The love (verbal and physical) that fathers display toward their sons is a key predictor of whether teen boys will experience problems managing aggression and violence during their teenage years. In “Adolescence,” Jamie is an extreme manifestation of a common problem. Too many of our boys are adrift without healthy paternal guidance.

As fathers, we serve as our sons’ introduction to masculinity. Too often we take that to mean that they don’t need the kind of physical affection we gave them when they were little. Or that sarcasm ought to fully replace affirmation as a means of relating to them.

Our physical affection shows them that it is OK to be strong and weak, to love and be loved. It’s one way we can give kids permission to be different. In the absence of healthy models, some boys will try to define their manhood through aggression and sexual conquest. In “Adolescence,” we see Jamie try to prove his masculinity through sexual activity and, later, deadly violence.

With my kids, I came up with a game I called “seven minutes with Dad.” I would sit each of my four kids down and start a timer. We faced each other, and my child could tell me whatever he or she wanted, but I didn’t ask questions. He or she took the lead. My elementary-school-age children would often quickly begin a rambling discourse about what they did during P.E. or the multiplication tables they were learning. They could be surprisingly open about the kid who bullied people at lunch or pushed their friend on the playground.

My teens (one girl and one boy) were often more hesitant, but when they finally began to talk, it often lasted more than seven minutes. Other times, still hoping to reach him, I would call my teen son over to the couch or into my office and ask to him tell me something that was true — not a superficial anecdote but anything about his life or day that might help me know him.

When he was younger, the hugs came naturally, as normal conclusions to the end of a day or as a welcome home from work.

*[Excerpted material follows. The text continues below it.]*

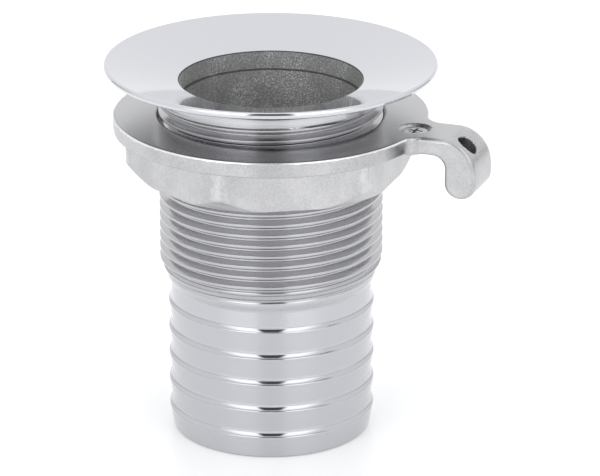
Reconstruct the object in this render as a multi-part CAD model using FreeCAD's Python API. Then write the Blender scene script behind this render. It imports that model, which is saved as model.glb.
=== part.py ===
import FreeCAD, Part
import os
from math import cos, radians, sin, tan

# Stainless steel thru-hull fitting with a hose tail and a flange nut. Millimetres, +Z up.
# The origin is on the axis, at the bottom end of the hose tail. The dished head is at the top.
# Angles are counted round the axis from -Y towards +X.

# Overall
OVERALL_HEIGHT = 82.1

# Head: a thin dished mushroom with a rounded lip, on a plain collar
HEAD_R = 35.4
LIP_THICKNESS = 1.4
BORE_MOUTH_R = 19.5
BORE_MOUTH_Z = 78.06
BORE_MOUTH_DEPTH = 4.0
COLLAR_R = 24.0
COLLAR_LOW_Z = 74.7
COLLAR_TOP_Z = 77.0
COLLAR_CHAMFER_R = 24.8
COLLAR_CHAMFER_Z = 77.6

# Bore below the machined mouth
BORE_R = 18.9

# Pipe thread, 1-1/2 inch parallel (11 turns per inch)
THREAD_CREST_R = 23.9
THREAD_ROOT_R = 22.42
THREAD_PITCH = 2.309
THREAD_FLANK_ANGLE = 27.5
CREST_WIDTH = 0.5
THREAD_PHASE_Z = 0.33
THREAD_FULL_Z = 38.8
THREAD_END_Z = 33.4
NECK_RISE = 1.6
GROOVE_END_RISE = 0.8
THREAD_CLEARANCE = 0.07
THREAD_OVERRUN = 0.15
SLEEVE_OVERLAP = 0.1
NUT_MINOR_R = 22.6

# Hose tail
TAIL_NECK_R = 21.55
BARB_COUNT = 5
BARB_PITCH = 5.98
BARB_TOP_Z = 28.8
BARB_CREST_R = 22.15
BARB_VALLEY_R = 21.3
BARB_LEDGE_HEIGHT = 0.7
BARB_CREST_LAND = 0.5
TAIL_END_ROUND = 0.6

# Flange nut
NUT_TOP_Z = 70.76
NUT_HEIGHT = 12.96
NUT_CLOCK = 69.3
FLANGE_R = 33.6
FLANGE_THICKNESS = 3.5
FLANGE_EDGE_ROUND = 0.35
ACROSS_FLATS = 54.8
HEX_CORNER_ROUND = 2.5
NUT_CHAMFER_HEIGHT = 4.0
NUT_BOTTOM_R = 28.0
NUT_MOUTH_R = 24.35
NUT_MOUTH_INNER_R = 22.35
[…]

Some days I still have to be intentional about getting past that emotional or physical wall.

I’ve found that as parents, we must learn the rhythm of each child’s heart and play the songs that can reach him or her. All great music has a mix of structure and feel, homage and innovation that allows for true beauty to be created. Every home is different, but there are common elements that make for a flourishing childhood.

I felt the lack of it, and a number of studies suggest that other young men are feeling it, too. That lack of a secure emotional foundation has them turning to internet influencers, as the character Jamie did, who do not love them and want only to pass their emotional and sexual dysfunction to a confused young male populace.

In “Adolescence,” the relationship between Luke and his son, Adam, functions as an alternative ending to the sad story of Jamie. After making a break in the case, Luke finally stops to process all that he has experienced. He sees his son in the distance and invites him to go grab some chips and a soda. The boy initially refuses, saying, “You’ve got your case.” Adam assumes the career comes before their relationship. Luke replies: “I’ve got some free time. I want to spend it with you because I love you.” The difference between Luke and Eddie is that Luke still has time to repair the relationship.

“Adolescence” is a work of fiction in which cause and effect are simplified. But it does awaken us to a reality that is clear to anyone paying attention: Many of our boys are not all right, and it is up to those of us who love them to do something about it.